Mas havia em meu coração muitas discordâncias. Então fiz um tour pelas igrejas evangélicas, visitei várias, não me despertaram nada. Fui estudar gnose, fui tentar ser wicca, fui estudar taoísmo,  tarô, misticismo, projeção extrafísica consciente, neoética, manipulação de energia, ufologia, li sobre budismo, li o Alcorão, li a Bíblia inteira. Fui estudar Kardec, fui ser espírita. Aprendi sobre reencarnação, sobre mesa mediúnica, aplicação de passe, sobre a caridade. Fui levar os meninos na evangelização infantil, fiz trabalhos voluntários. Tentei me engajar como eu podia nas muitas tarefas, participei de grupos de estudo, fiz palestra. Na doutrina espírita foi onde mais me encontrei e onde mais obtive respostas, além do alento espiritual que eu necessitava. Mas... E sempre tem um mas...
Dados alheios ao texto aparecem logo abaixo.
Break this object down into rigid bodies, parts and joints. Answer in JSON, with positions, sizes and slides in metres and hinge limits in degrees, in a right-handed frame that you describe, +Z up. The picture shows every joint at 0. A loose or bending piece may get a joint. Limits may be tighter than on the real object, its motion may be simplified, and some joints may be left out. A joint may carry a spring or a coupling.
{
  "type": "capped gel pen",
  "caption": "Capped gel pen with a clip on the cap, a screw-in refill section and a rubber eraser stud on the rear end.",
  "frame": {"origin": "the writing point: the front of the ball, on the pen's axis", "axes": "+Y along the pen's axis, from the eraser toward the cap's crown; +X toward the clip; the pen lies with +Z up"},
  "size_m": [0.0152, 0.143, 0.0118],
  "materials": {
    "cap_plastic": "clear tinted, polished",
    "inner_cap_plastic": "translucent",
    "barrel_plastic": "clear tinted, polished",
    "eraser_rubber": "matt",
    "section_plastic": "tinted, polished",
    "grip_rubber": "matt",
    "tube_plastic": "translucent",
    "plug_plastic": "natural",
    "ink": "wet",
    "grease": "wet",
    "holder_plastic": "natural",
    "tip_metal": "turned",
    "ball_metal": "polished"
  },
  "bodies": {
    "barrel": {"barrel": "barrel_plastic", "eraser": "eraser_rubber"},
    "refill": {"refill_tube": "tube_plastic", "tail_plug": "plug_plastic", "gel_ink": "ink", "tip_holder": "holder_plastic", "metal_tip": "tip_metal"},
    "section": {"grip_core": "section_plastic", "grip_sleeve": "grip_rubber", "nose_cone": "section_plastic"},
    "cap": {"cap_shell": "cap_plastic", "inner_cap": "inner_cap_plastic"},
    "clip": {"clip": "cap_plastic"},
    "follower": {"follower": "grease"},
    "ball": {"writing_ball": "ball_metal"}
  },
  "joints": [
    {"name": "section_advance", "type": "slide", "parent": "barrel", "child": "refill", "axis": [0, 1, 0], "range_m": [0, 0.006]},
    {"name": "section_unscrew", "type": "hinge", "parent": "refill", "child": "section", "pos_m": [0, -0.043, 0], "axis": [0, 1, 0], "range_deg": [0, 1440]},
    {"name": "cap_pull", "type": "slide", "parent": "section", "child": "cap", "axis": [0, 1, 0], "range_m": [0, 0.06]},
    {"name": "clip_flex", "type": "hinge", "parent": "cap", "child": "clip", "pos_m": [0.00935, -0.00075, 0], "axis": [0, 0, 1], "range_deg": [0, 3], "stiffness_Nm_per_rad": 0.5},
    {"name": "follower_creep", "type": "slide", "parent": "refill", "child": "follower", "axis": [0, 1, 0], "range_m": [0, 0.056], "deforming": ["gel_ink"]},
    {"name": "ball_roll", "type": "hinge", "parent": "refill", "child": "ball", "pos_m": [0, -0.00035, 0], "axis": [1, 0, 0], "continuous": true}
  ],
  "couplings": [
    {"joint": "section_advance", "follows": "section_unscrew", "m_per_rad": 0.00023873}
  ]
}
As religiões começaram a não fazer mais sentido para mim quando fui percebendo nelas o elemento humano e, pior ainda, o elemento político. Uma vez ouvi do querido Dr. Iran Rêgo: “cada pessoa tem a religião que precisa”. Dessa frase nunca me esqueci, tanto para respeitar a religião dos outros, quanto para reafirmar que hoje eu não preciso de nenhuma. Meus pés calejados de tanto procurar encontraram o próprio caminho. Cristo vive em mim, onde coabitam outras experiências e filosofias que não se excluem. Entendi que a essência de tudo é o progresso espiritual e isso é subjetivo. Seguirei tentando evoluir, fazer o bem e viver da melhor maneira que eu puder, o “como” é com Deus, e Ele está comigo sempre.

Em tempos de guerra ideológica em que um papa como Francisco morre, e há “pessoas de bem”  fazendo festa, sou aquela que prefere aprender com Jesus a amar sem fazer acepção de pessoas, sem nem mesmo me sentir no direito de condenar ninguém por suas atitudes.
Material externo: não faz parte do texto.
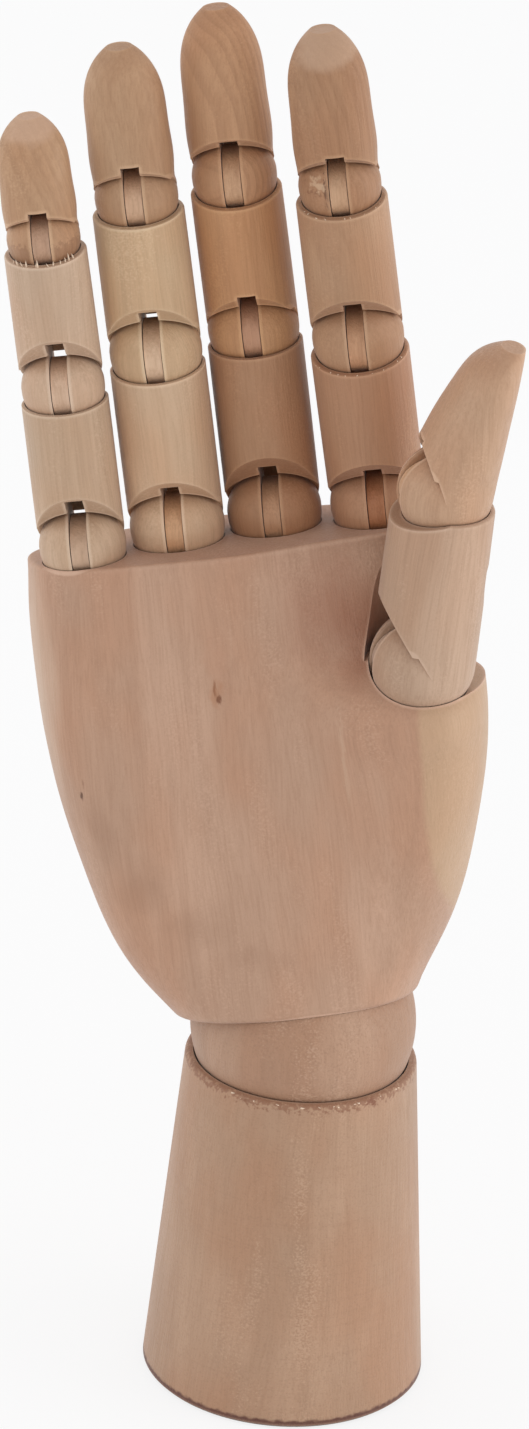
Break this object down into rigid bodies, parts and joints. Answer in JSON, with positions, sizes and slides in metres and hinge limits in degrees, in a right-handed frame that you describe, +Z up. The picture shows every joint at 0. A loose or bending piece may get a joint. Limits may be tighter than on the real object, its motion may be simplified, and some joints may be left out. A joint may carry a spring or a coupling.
{
  "type": "jointed wooden hand model",
  "caption": "Jointed wooden drawing hand on a tapered round base, with a sprung ball wrist and slotted ball-and-cup knuckles.",
  "frame": {"origin": "centre of the base's underside", "axes": "+Z up along the base, -Y out of the palm, +X towards the thumb"},
  "size_m": [0.103, 0.0586, 0.2827],
  "materials": {
    "base_wood": "sanded, unvarnished, with chips along the cup rim",
    "palm_wood": "sanded, unvarnished",
    "ball_wood": "sanded, unvarnished",
    "little_wood": "sanded, unvarnished",
    "ring_wood": "sanded, unvarnished, yellower",
    "middle_wood": "sanded, unvarnished, darker",
    "index_wood": "sanded, unvarnished",
    "thumb_wood": "sanded, unvarnished, lightest",
    "tongue_wood": "sawn, unvarnished",
    "steel": "drawn wire, bright zinc"
  },
  "bodies": {
    "stand": {"base": "base_wood", "base_plug": "base_wood", "base_anchor_pin": "steel"},
    "spring": {"wrist_spring": "steel"},
    "ball": {"wrist_ball": "ball_wood"},
    "hand": {"palm": "palm_wood", "palm_screw_eye": "steel", "little_knuckle_tongue": "tongue_wood", "ring_knuckle_tongue": "tongue_wood", "middle_knuckle_tongue": "tongue_wood", "index_knuckle_tongue": "tongue_wood", "thumb_knuckle_tongue": "tongue_wood"},
    "little_proximal": {"little_proximal": "little_wood", "little_knuckle_pin": "steel", "little_middle_joint_tongue": "tongue_wood"},
    "little_middle": {"little_middle": "little_wood", "little_middle_joint_pin": "steel", "little_end_joint_tongue": "tongue_wood"},
    "little_distal": {"little_distal": "little_wood", "little_end_joint_pin": "steel"},
    "ring_proximal": {"ring_proximal": "ring_wood", "ring_knuckle_pin": "steel", "ring_middle_joint_tongue": "tongue_wood"},
    "ring_middle": {"ring_middle": "ring_wood", "ring_middle_joint_pin": "steel", "ring_end_joint_tongue": "tongue_wood"},
    "ring_distal": {"ring_distal": "ring_wood", "ring_end_joint_pin": "steel"},
    "middle_proximal": {"middle_proximal": "middle_wood", "middle_knuckle_pin": "steel", "middle_middle_joint_tongue": "tongue_wood"},
    "middle_middle": {"middle_middle": "middle_wood", "middle_middle_joint_pin": "steel", "middle_end_joint_tongue": "tongue_wood"},
    "middle_distal": {"middle_distal": "middle_wood", "middle_end_joint_pin": "steel"},
    "index_proximal": {"index_proximal": "index_wood", "index_knuckle_pin": "steel", "index_middle_joint_tongue": "tongue_wood"},
    "index_middle": {"index_middle": "index_wood", "index_middle_joint_pin": "steel", "index_end_joint_tongue": "tongue_wood"},
    "index_distal": {"index_distal": "index_wood", "index_end_joint_pin": "steel"},
    "thumb_proximal": {"thumb_proximal": "thumb_wood", "thumb_knuckle_pin": "steel", "thumb_end_joint_tongue": "tongue_wood"},
    "thumb_distal": {"thumb_distal": "thumb_wood", "thumb_end_joint_pin": "steel"}
  },
  "joints": [
    {"name": "wrist_swivel", "type": "hinge", "parent": "stand", "child": "spring", "pos_m": [0, 0, 0.078], "axis": [0, 0, 1], "range_deg": [-90, 90], "deforming": ["wrist_spring"]},
    {"name": "wrist_side_tilt", "type": "hinge", "parent": "spring", "child": "ball", "pos_m": [0, 0, 0.078], "axis": [0, 1, 0], "range_deg": [-7.4, 26.6], "deforming": ["wrist_spring"]},
    {"name": "wrist_front_tilt", "type": "hinge", "parent": "ball", "child": "hand", "pos_m": [0, 0, 0.078], "axis": [0.986, 0, 0.1668], "range_deg": [-10.5, 23.5], "deforming": ["wrist_spring"]},
    {"name": "little_knuckle", "type": "hinge", "parent": "hand", "child": "little_proximal", "pos_m": [-0.04868, 0.00627, 0.17576], "axis": [0.986, 0, 0.1668], "range_deg": [-12, 60]},
    {"name": "little_middle_joint", "type": "hinge", "parent": "little_proximal", "child": "little_middle", "pos_m": [-0.05402, 0.00992, 0.20731], "axis": [0.986, 0, 0.1668], "range_deg": [-14, 72]},
    {"name": "little_end_joint", "type": "hinge", "parent": "little_middle", "child": "little_distal", "pos_m": [-0.0591, 0.01098, 0.23736], "axis": [0.986, 0, 0.1668], "range_deg": [-19, 60]},
    {"name": "ring_knuckle", "type": "hinge", "parent": "hand", "child": "ring_proximal", "pos_m": [-0.03061, 0.01276, 0.17832], "axis": [0.986, 0, 0.1668], "range_deg": [-12, 57]},
    {"name": "ring_middle_joint", "type": "hinge", "parent": "ring_proximal", "child": "ring_middle", "pos_m": [-0.0366, 0.01527, 0.21372], "axis": [0.986, 0, 0.1668], "range_deg": [-11, 68]},
    {"name": "ring_end_joint", "type": "hinge", "parent": "ring_middle", "child": "ring_distal", "pos_m": [-0.04186, 0.01665, 0.24485], "axis": [0.986, 0, 0.1668], "range_deg": [-18, 60]},
    {"name": "middle_knuckle", "type": "hinge", "parent": "hand", "child": "middle_proximal", "pos_m": [-0.01184, 0.01693, 0.18099], "axis": [0.986, 0, 0.1668], "range_deg": [-10, 62]},
    {"name": "middle_middle_joint", "type": "hinge", "parent": "middle_proximal", "child": "middle_middle", "pos_m": [-0.01804, 0.02116, 0.21763], "axis": [0.986, 0, 0.1668], "range_deg": [-18, 58]},
    {"name": "middle_end_joint", "type": "hinge", "parent": "middle_middle", "child": "middle_distal", "pos_m": [-0.02336, 0.02033, 0.24907], "axis": [0.986, 0, 0.1668], "range_deg": [-10, 70]},
    {"name": "index_knuckle", "type": "hinge", "parent": "hand", "child": "index_proximal", "pos_m": [0.00835, 0.01624, 0.18453], "axis": [0.986, 0, 0.1668], "range_deg": [-20, 32]},
    {"name": "index_middle_joint", "type": "hinge", "parent": "index_proximal", "child": "index_middle", "pos_m": [0.00236, 0.01404, 0.21996], "axis": [0.986, 0, 0.1668], "range_deg": [-9, 72]},
    {"name": "index_end_joint", "type": "hinge", "parent": "index_middle", "child": "index_distal", "pos_m": [-0.00297, 0.01264, 0.25148], "axis": [0.986, 0, 0.1668], "range_deg": [-15, 65]},
    {"name": "thumb_knuckle", "type": "hinge", "parent": "hand", "child": "thumb_proximal", "pos_m": [0.0188, -0.00467, 0.16052], "axis": [-0.1802, 0.9822, 0.0526], "range_deg": [-10, 26]},
    {"name": "thumb_end_joint", "type": "hinge", "parent": "thumb_proximal", "child": "thumb_distal", "pos_m": [0.0209, -0.00626, 0.19743], "axis": [-0.1802, 0.9822, 0.0526], "range_deg": [-65, 15]}
  ]
}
Eu prefiro não projetar no outro minhas mazelas, meus defeitos, prefiro buscar o autoconhecimento e busco enxergar o mundo com um pouco de compaixão e menos julgamento. Consigo? Nem sempre. Mas sigo tentando. Conhecer a si mesmo é a coisa mais difícil do mundo, tenho dito que “dentro é o lugar mais longe”, numa humilde alusão à máxima Socrática. Aprendi que a pessoa mais difícil do mundo sou eu, o território mais desconhecido é meu coração, e eu sou ponto cego ao meu próprio julgamento. É preciso coragem para desbravar esse caminho, mas a cada passo, existe sabor de vitória.

Minha prece hoje é: Perdoa, Senhor, pois não sabemos o que estamos fazendo. Não temos mesmo a menor ideia, somos cegos guiando cegos. Dá-nos sabedoria! Amém.